* TASK:
Return the lines below that carry the word "this".

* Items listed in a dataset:
__________
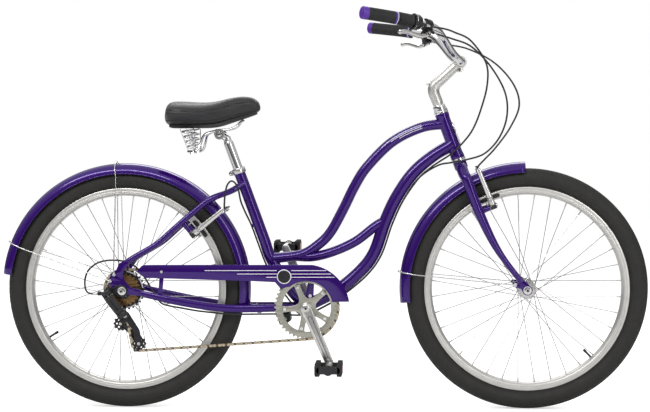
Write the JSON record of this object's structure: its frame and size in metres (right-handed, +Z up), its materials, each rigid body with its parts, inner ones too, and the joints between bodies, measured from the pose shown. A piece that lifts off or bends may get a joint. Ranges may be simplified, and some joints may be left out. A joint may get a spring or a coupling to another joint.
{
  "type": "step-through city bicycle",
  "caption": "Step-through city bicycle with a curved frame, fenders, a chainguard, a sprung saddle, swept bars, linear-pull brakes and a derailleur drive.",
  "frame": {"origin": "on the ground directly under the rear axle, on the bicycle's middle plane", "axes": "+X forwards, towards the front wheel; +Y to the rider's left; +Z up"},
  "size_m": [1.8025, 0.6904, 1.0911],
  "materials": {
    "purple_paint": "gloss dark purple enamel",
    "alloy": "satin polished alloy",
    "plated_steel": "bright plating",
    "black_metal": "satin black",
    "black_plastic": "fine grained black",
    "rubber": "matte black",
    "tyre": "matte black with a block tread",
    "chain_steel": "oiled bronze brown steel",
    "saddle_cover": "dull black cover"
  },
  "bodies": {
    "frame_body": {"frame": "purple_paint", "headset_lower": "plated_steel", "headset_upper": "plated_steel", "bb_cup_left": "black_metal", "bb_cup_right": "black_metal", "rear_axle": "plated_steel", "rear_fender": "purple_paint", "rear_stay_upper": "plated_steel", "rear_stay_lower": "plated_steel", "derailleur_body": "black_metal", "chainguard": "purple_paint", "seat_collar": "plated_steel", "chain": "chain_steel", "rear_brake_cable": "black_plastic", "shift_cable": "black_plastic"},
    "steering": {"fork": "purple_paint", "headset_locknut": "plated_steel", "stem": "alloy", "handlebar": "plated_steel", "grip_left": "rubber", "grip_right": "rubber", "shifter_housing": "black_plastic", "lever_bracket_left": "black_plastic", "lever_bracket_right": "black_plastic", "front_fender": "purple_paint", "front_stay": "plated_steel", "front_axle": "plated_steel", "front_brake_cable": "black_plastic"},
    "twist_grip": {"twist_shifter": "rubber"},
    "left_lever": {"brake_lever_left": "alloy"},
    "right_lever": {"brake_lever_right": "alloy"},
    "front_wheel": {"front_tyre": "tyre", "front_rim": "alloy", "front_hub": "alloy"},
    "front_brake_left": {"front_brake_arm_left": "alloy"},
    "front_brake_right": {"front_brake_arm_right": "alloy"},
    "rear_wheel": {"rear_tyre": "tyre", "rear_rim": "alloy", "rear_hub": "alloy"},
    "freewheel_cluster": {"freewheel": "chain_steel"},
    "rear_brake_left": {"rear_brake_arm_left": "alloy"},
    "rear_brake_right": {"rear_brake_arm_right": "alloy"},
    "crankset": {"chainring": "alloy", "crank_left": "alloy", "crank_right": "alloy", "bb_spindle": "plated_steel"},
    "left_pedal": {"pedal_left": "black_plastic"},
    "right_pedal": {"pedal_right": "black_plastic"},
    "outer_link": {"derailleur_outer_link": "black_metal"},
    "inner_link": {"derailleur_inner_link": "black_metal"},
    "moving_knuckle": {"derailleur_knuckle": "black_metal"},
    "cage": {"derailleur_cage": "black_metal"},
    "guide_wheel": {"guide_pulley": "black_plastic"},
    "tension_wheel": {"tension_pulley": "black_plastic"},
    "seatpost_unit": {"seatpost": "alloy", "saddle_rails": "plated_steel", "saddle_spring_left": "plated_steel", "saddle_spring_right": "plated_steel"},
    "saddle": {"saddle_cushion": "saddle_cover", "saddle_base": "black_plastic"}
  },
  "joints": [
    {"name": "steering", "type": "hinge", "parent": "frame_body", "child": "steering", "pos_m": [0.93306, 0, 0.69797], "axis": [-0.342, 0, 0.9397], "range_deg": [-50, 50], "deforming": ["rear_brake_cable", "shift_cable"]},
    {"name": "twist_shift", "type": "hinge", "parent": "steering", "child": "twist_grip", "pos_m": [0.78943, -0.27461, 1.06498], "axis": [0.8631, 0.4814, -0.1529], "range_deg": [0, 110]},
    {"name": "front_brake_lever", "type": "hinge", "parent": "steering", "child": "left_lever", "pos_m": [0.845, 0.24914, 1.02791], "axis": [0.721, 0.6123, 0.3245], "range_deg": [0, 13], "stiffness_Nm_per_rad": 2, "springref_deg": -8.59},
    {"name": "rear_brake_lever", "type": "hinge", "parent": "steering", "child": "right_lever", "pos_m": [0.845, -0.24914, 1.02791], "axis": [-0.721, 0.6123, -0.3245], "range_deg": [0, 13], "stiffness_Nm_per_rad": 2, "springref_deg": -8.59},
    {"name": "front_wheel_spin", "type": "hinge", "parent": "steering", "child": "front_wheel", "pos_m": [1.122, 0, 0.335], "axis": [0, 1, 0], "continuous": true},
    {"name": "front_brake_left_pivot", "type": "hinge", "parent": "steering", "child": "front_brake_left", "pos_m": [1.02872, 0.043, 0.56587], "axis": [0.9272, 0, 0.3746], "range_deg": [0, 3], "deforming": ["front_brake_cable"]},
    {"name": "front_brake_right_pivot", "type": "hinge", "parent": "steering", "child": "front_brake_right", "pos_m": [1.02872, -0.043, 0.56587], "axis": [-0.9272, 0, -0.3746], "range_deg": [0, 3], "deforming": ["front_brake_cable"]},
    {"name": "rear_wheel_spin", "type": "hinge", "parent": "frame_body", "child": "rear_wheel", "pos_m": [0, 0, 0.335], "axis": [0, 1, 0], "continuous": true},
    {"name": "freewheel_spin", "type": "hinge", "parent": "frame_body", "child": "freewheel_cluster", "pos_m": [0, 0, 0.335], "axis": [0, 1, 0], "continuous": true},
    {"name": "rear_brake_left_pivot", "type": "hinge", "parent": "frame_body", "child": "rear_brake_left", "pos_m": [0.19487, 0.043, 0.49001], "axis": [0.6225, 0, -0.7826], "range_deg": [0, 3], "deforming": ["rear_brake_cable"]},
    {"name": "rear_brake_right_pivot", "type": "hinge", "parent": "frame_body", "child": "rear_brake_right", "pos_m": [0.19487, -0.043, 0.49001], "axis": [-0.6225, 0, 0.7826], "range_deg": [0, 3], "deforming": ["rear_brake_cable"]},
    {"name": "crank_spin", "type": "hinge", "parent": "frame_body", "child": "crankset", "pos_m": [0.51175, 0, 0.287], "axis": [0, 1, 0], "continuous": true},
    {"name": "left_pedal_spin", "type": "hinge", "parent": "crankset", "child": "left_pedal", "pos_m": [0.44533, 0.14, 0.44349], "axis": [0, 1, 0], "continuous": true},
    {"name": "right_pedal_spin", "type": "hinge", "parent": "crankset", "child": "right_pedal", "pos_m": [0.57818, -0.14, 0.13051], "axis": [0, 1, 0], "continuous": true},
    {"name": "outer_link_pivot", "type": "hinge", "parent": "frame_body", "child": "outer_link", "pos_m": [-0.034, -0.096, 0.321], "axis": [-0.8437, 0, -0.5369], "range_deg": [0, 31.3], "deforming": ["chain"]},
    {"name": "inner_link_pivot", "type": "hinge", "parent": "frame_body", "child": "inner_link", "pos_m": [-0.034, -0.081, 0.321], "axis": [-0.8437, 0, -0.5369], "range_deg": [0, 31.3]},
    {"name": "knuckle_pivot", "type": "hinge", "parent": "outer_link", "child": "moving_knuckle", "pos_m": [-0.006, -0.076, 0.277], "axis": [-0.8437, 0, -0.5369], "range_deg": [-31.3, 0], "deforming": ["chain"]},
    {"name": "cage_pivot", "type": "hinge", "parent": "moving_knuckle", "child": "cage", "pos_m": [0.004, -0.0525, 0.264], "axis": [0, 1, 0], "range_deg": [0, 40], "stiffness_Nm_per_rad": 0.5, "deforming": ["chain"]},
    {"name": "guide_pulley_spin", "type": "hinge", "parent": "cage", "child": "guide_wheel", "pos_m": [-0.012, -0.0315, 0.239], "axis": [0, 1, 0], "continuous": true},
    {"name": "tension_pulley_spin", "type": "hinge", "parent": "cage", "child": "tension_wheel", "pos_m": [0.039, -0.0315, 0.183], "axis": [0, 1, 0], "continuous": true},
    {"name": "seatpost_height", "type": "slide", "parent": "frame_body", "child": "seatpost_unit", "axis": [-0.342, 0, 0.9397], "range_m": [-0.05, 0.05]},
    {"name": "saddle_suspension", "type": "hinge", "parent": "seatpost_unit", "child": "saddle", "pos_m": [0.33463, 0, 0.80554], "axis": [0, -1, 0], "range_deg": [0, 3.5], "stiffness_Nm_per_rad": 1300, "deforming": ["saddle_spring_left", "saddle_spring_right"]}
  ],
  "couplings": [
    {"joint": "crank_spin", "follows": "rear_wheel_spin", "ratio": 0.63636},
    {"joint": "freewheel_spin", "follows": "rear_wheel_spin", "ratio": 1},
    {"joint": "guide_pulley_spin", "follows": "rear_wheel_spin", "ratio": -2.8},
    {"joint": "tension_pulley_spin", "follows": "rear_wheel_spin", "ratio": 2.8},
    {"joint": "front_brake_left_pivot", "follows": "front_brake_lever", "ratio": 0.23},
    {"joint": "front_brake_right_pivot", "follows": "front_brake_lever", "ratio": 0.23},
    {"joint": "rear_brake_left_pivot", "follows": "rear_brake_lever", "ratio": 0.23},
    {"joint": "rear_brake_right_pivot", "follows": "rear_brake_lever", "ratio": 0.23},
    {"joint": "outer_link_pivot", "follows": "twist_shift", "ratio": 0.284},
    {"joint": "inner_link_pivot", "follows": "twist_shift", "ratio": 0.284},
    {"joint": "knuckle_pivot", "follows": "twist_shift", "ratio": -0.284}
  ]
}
__________
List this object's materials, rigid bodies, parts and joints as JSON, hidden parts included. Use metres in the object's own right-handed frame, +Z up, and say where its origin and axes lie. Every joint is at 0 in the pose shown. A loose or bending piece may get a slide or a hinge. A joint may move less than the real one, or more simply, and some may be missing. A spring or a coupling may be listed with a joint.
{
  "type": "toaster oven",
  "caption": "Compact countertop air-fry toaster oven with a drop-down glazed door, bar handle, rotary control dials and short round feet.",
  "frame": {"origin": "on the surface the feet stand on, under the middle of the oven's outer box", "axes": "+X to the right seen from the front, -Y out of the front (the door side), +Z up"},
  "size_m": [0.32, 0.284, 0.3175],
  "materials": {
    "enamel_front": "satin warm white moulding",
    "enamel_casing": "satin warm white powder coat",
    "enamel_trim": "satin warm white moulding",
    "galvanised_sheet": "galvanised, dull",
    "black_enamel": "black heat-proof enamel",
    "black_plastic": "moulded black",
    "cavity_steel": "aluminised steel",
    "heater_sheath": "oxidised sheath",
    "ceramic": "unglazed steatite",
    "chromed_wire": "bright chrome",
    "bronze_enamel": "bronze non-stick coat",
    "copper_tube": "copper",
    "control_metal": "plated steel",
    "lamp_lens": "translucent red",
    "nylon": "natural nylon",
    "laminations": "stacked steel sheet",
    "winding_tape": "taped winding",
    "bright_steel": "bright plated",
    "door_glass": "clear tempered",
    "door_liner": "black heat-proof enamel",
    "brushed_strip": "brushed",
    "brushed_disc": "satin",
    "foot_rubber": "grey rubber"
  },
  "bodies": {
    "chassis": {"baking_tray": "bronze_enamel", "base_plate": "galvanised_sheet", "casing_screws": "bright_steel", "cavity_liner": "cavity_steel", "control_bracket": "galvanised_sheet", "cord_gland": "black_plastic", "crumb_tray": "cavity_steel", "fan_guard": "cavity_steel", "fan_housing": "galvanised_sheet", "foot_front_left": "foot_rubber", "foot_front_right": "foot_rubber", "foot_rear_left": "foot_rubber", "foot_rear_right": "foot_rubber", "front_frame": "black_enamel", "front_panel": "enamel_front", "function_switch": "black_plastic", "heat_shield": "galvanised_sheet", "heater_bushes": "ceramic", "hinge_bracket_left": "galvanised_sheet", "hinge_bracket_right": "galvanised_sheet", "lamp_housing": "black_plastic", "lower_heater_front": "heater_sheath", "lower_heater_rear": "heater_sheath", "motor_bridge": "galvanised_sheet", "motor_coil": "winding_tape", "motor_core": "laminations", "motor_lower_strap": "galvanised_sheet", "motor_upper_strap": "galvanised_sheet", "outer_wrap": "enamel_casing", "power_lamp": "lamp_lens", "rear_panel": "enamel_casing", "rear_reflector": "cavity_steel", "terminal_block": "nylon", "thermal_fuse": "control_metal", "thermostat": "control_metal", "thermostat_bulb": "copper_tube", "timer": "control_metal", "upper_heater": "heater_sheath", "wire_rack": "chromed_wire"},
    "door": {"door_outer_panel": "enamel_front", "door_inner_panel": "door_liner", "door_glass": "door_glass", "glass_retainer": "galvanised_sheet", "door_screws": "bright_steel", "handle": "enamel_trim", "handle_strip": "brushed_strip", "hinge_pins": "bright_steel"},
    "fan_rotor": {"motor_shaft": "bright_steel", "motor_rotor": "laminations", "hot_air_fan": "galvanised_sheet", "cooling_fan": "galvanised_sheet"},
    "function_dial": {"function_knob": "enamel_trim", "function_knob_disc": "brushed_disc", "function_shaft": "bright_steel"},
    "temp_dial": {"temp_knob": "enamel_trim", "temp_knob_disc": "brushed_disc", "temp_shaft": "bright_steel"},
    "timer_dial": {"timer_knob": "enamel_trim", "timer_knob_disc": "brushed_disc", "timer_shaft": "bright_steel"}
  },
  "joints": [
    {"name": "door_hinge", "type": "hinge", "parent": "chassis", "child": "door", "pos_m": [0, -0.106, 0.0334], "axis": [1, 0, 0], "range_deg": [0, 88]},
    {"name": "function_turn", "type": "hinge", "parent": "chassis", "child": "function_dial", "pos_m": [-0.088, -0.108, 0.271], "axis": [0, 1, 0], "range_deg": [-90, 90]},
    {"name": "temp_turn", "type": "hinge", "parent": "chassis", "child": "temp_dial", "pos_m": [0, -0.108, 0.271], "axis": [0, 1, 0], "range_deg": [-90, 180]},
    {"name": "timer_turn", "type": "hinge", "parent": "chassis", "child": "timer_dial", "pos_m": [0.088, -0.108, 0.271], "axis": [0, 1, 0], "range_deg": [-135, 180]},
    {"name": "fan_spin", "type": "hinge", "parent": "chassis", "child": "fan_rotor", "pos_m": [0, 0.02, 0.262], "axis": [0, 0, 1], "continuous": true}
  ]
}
__________
* THE RESULT:
Write the JSON record of this object's structure: its frame and size in metres (right-handed, +Z up), its materials, each rigid body with its parts, inner ones too, and the joints between bodies, measured from the pose shown. A piece that lifts off or bends may get a joint. Ranges may be simplified, and some joints may be left out. A joint may get a spring or a coupling to another joint.
List this object's materials, rigid bodies, parts and joints as JSON, hidden parts included. Use metres in the object's own right-handed frame, +Z up, and say where its origin and axes lie. Every joint is at 0 in the pose shown. A loose or bending piece may get a slide or a hinge. A joint may move less than the real one, or more simply, and some may be missing. A spring or a coupling may be listed with a joint.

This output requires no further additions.